* Entries
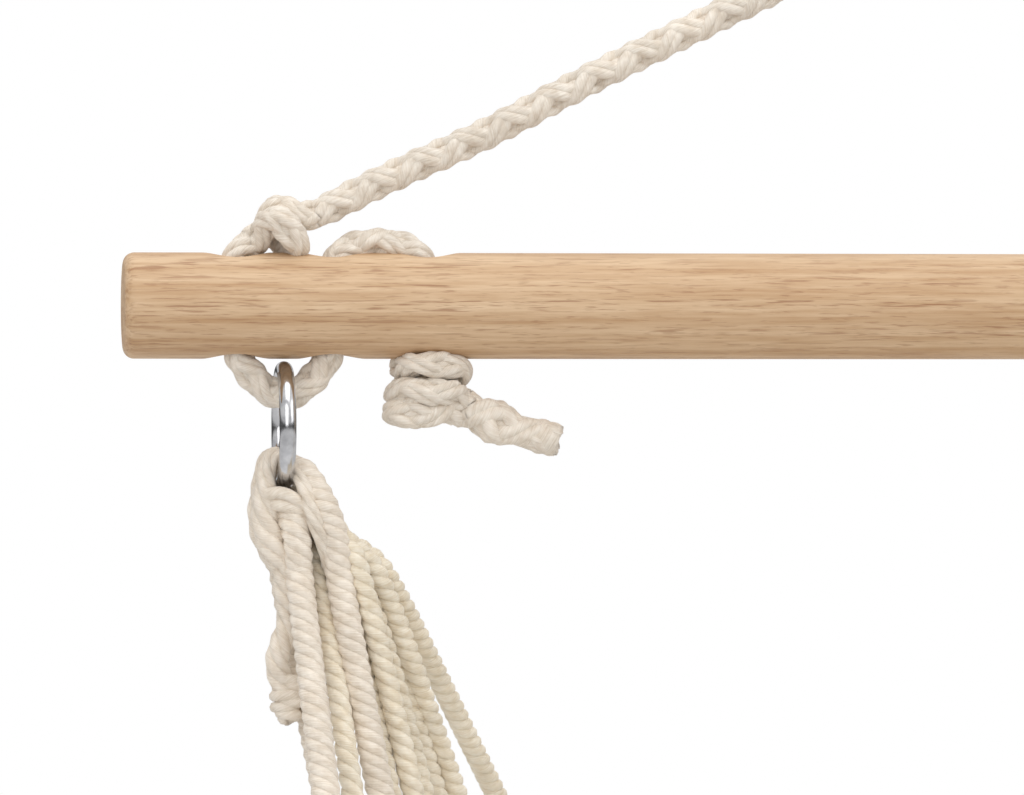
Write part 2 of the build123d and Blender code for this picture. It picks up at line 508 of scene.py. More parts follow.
class Effects:
    """The effects that several finishes use, each built once as a node group."""

    def __init__(self) -> None:
        """Builds the groups."""
        self.fibre = self._fibre()
        self.tone = self._tone()
        self.weave = self._weave()

    def _fibre(self) -> bpy.types.NodeTree:
        """Builds fine fibres that lean along a strand, seamless round it.

        Returns:
            The group.
        """
        group, r, given, out = shader_group(
            "spun_fibre", {"Fine": 5.0, "Stretch": 240.0, "Lean": 120.0, "Clumps": 260.0}, ("Height", "Shade")
        )
        place = r.node("ShaderNodeSeparateXYZ")
        r.join(r.node("ShaderNodeUVMap", uv_map="strand").outputs[0], place.inputs[0])
        along, around = place.outputs[0], place.outputs[1]
        leaning = r.sum("ADD", around, r.sum("MULTIPLY", along, given.outputs["Lean"]))
        angle = r.sum("MULTIPLY", leaning, 2 * math.pi)
        spot = r.node("ShaderNodeCombineXYZ")
        r.join(r.sum("MULTIPLY", r.sum("COSINE", angle), given.outputs["Fine"]), spot.inputs[0])
        r.join(r.sum("MULTIPLY", r.sum("SINE", angle), given.outputs["Fine"]), spot.inputs[1])
        r.join(r.sum("MULTIPLY", along, given.outputs["Stretch"]), spot.inputs[2])
        fine = r.node("ShaderNodeTexNoise", {"Scale": 1.0, "Detail": 3.0, "Roughness": 0.6})
        r.join(spot.outputs[0], fine.inputs["Vector"])
        r.join(fine.outputs[0], out.inputs["Height"])
        clumps = r.node("ShaderNodeTexNoise", {"Detail": 2.0})
        r.join(r.node("ShaderNodeTexCoord").outputs["Object"], clumps.inputs["Vector"])
        r.join(given.outputs["Clumps"], clumps.inputs["Scale"])
        # Shade: the fibres' own height, so raised fibres come out lighter and their grooves take painted shade,
        # mixed with random clumps of tone.
        mixed = r.sum("ADD", r.sum("MULTIPLY", fine.outputs[0], 0.6), r.sum("MULTIPLY", clumps.outputs[0], 0.4))
        r.join(mixed, out.inputs["Shade"])
        return group

    def _tone(self) -> bpy.types.NodeTree:
        """Builds slow unevenness of tone over a surface, such as handling and light dust.

        Returns:
            The group.
        """
        group, r, given, out = shader_group("uneven_tone", {"Scale": 20.0, "Low": 0.35, "High": 0.65}, ("Shade",))
        noise = r.node("ShaderNodeTexNoise", {"Detail": 4.0, "Roughness": 0.55})
        r.join(r.node("ShaderNodeTexCoord").outputs["Object"], noise.inputs["Vector"])
        r.join(given.outputs["Scale"], noise.inputs["Scale"])
        spread = r.node("ShaderNodeMapRange")
        r.join(noise.outputs[0], spread.inputs["Value"])
        r.join(given.outputs["Low"], spread.inputs["From Min"])
        r.join(given.outputs["High"], spread.inputs["From Max"])
        r.join(spread.outputs[0], out.inputs["Shade"])
        return group

    def _weave(self) -> bpy.types.NodeTree:
        """Builds a plain weave of round yarns, on the cloth's own map in metres.

        Returns:
            The group.
        """
        group, r, given, out = shader_group("plain_weave", {"Yarn": 0.0012}, ("Height",))
        place = r.node("ShaderNodeSeparateXYZ")
        r.join(r.node("ShaderNodeUVMap", uv_map="cloth").outputs[0], place.inputs[0])
        yarns = [r.sum("DIVIDE", place.outputs[number], given.outputs["Yarn"]) for number in (0, 1)]
        waves = [r.sum("SINE", r.sum("MULTIPLY", yarn, math.pi)) for yarn in yarns]
        over = r.sum("GREATER_THAN", r.sum("MULTIPLY", waves[0], waves[1]), 0.0)
        warp, weft = (r.sum("POWER", r.sum("ABSOLUTE", wave), 0.6) for wave in waves)
        under = r.sum("MULTIPLY", weft, r.sum("SUBTRACT", 1.0, over))
        r.join(r.sum("ADD", r.sum("MULTIPLY", warp, over), under), out.inputs["Height"])
        return group


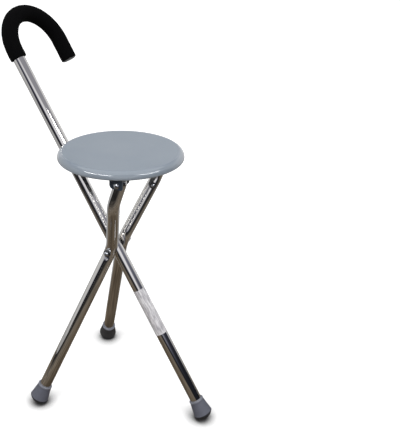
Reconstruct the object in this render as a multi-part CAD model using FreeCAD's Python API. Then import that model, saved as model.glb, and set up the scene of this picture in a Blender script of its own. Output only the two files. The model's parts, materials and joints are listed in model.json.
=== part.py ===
import FreeCAD, Part
import math
import os

# Walking stick seat, standing open on its three feet. Millimetres, +Z up.
# +X points away from the handle, -Y is the left leg's side, and the handle's crook reaches towards +Y.
# The floor is z = 0, and the origin lies on the floor under the middle of the outline.
# Shaft parts are drawn along an upright shaft and leg parts as they lie when folded beside it,
# with the hub bolt at their zero point. Both are then leaned over into place.

# Tubes, stance and hub
tube_diameter = 22.0
tube_wall = 1.5
shaft_lean = 32.0
leg_lean = 18.7
foot_reach = 356.1
hub_bolt_diameter = 8.0
hub_running_gap = 0.05
face_gap = 0.1

# Crook handle and its foam sleeve
crook_width = 129.4
crook_spring_height = 391.7
crook_tail = 39.1
foam_wall = 3.9
foam_below_crook = 12.8
foam_edge_radius = 1.5
end_plug_length = 14.0
end_plug_flange = 1.2
end_plug_flange_diameter = 25.0

# Rubber ferrules
ferrule_rim_diameter = 36.4
ferrule_neck_diameter = 26.6
ferrule_lip_diameter = 27.6
ferrule_height = 31.0
ferrule_lip_height = 3.0
ferrule_floor = 2.0
ferrule_rim_drop = 1.2
ferrule_dome_radius = 19.9
ferrule_dome_drop = 8.5
ferrule_washer_thickness = 1.5

# Bent legs
leg_vertex_offset = 17.2
leg_vertex_height = 5.1
leg_lower_splay = 17.9
leg_upper_splay = 24.3
leg_shoulder_height = 130.4
leg_hub_bend_radius = 60.0
leg_press_start = 123.0
leg_press_end = 140.0
leg_press_width = 21.5
leg_press_thickness = 14.5
leg_eye_solid = 12.0
seat_pivot_reach = 174.0

# Round buffer screwed to the right leg, on the side towards the shaft and turned a little forward
buffer_height = 114.5
buffer_turn = 25.0
buffer_diameter = 12.0
buffer_thickness = 2.2
buffer_head_diameter = 7.0
buffer_head_height = 2.6
buffer_screw_reach = 6.0

# Pressed seats in the legs at the hub
hub_spacer_thickness = 2.7
hub_spacer_diameter = 12.7
hub_pressed_thickness = 16.6
hub_pocket_length = 30.0
hub_core_below = 27.0
hub_core_above = 33.0
hub_washer_thickness = 1.5
hub_washer_diameter = 14.0
hub_head_diameter = 10.0
hub_head_height = 4.6
hub_nut_flats = 13.0
hub_nut_height = 6.5
hub_nut_dome_radius = 5.6

# Round moulded seat
seat_radius = 109.0
seat_offset = 45.1
seat_rim_above_pivot = 15.9
seat_rise = 11.4
seat_drop = 2.5
seat_round_width = 11.0
seat_wall = 3.0
seat_rib_thickness = 2.5
seat_rib_depth = 5.0
seat_rib_count = 12
seat_ring_rib_radius = 38.0
seat_boss_diameter = 10.0

# Seat frame, its screws and the pivot bolts
frame_thickness = 3.0
frame_back = 13.5
frame_front = 10.5
ear_below_pivot = 6.5
ear_round = 6.4
frame_screw_spacing = 48.0
screw_diameter = 4.0
screw_length = 9.0
screw_head_diameter = 8.0
screw_head_height = 2.2
pivot_bolt_diameter = 6.0
pivot_washer_thickness = 2.0
pivot_washer_diameter = 14.0
pivot_head_diameter = 10.0
pivot_head_height = 3.6
pivot_nut_diameter = 13.0
pivot_nut_length = 9.5

# Guide loop that rides on the shaft, and the collar that it rests on
loop_rod_diameter = 5.0
loop_clearance = 1.0
loop_corner_radius = 7.0
loop_inset = 5.0
guide_plate_length = 29.0
guide_plate_width = 48.0
guide_plate_margin = 10.0
collar_height = 12.0
collar_wall = 5.5
collar_front_wall = 2.5
rivet_diameter = 5.0
rivet_head_diameter = 8.0
rivet_head_height = 1.8

# Blank label on the shaft
label_top = 91.0
label_length = 95.0
label_thickness = 0.2
label_span = 170.0
label_turn = -62.0

# Worked out from the sizes above
tube_radius = tube_diameter / 2
bore_radius = tube_radius - tube_wall
bolt_radius = hub_bolt_diameter / 2
lean = math.radians(shaft_lean)
leg_angle = math.radians(leg_lean)
open_angle = shaft_lean + leg_lean
hub_height = ferrule_dome_radius + foot_reach * math.cos(lean)
leg_foot_drop = (hub_height - ferrule_dome_radius) / math.cos(leg_angle)
foam_radius = tube_radius + foam_wall
crook_radius = crook_width / 2
crook_end = crook_spring_height - crook_tail
crook_top = crook_spring_height + crook_radius
outline_back = crook_top * math.sin(lean) + foam_radius
outline_front = (foot_reach + ferrule_dome_drop) * math.sin(lean) + ferrule_rim_diameter / 2 * math.cos(lean)
hub_x = (outline_back - outline_front) / 2
tube_end_above_rim = ferrule_floor + ferrule_washer_thickness
lower_slope = math.tan(math.radians(leg_lower_splay))
upper_slope = math.tan(math.radians(leg_upper_splay))
leg_foot_offset = leg_vertex_offset + (leg_foot_drop + leg_vertex_height) * lower_slope
shoulder_offset = leg_vertex_offset + (leg_shoulder_height - leg_vertex_height) * upper_slope
splay = math.radians(leg_lower_splay)
rim_reach = ferrule_dome_drop * math.sin(splay) + ferrule_rim_diameter / 2 * math.cos(splay)
outline_left = leg_foot_offset + rim_reach
outline_right = crook_width + foam_radius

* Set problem
Beginning at the top of the data, extract each line through the line containing "seamless round it." and return those lines exactly, with nothing added.

* Task result
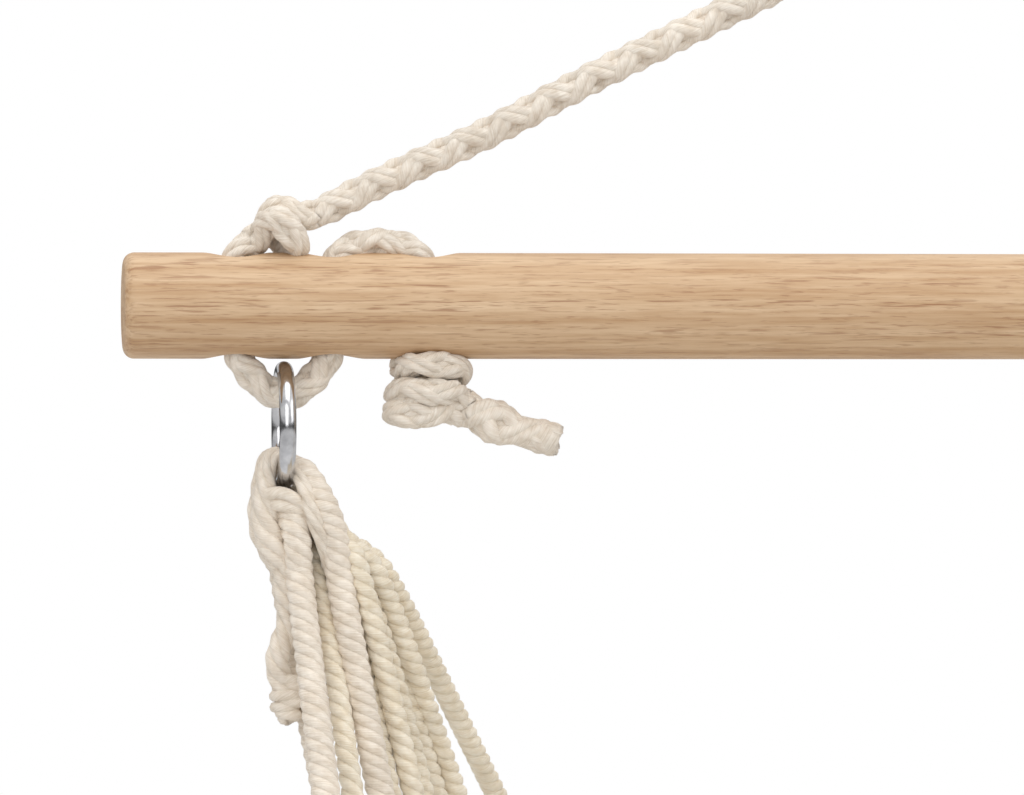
Write part 2 of the build123d and Blender code for this picture. It picks up at line 508 of scene.py. More parts follow.
class Effects:
    """The effects that several finishes use, each built once as a node group."""

    def __init__(self) -> None:
        """Builds the groups."""
        self.fibre = self._fibre()
        self.tone = self._tone()
        self.weave = self._weave()

    def _fibre(self) -> bpy.types.NodeTree:
        """Builds fine fibres that lean along a strand, seamless round it.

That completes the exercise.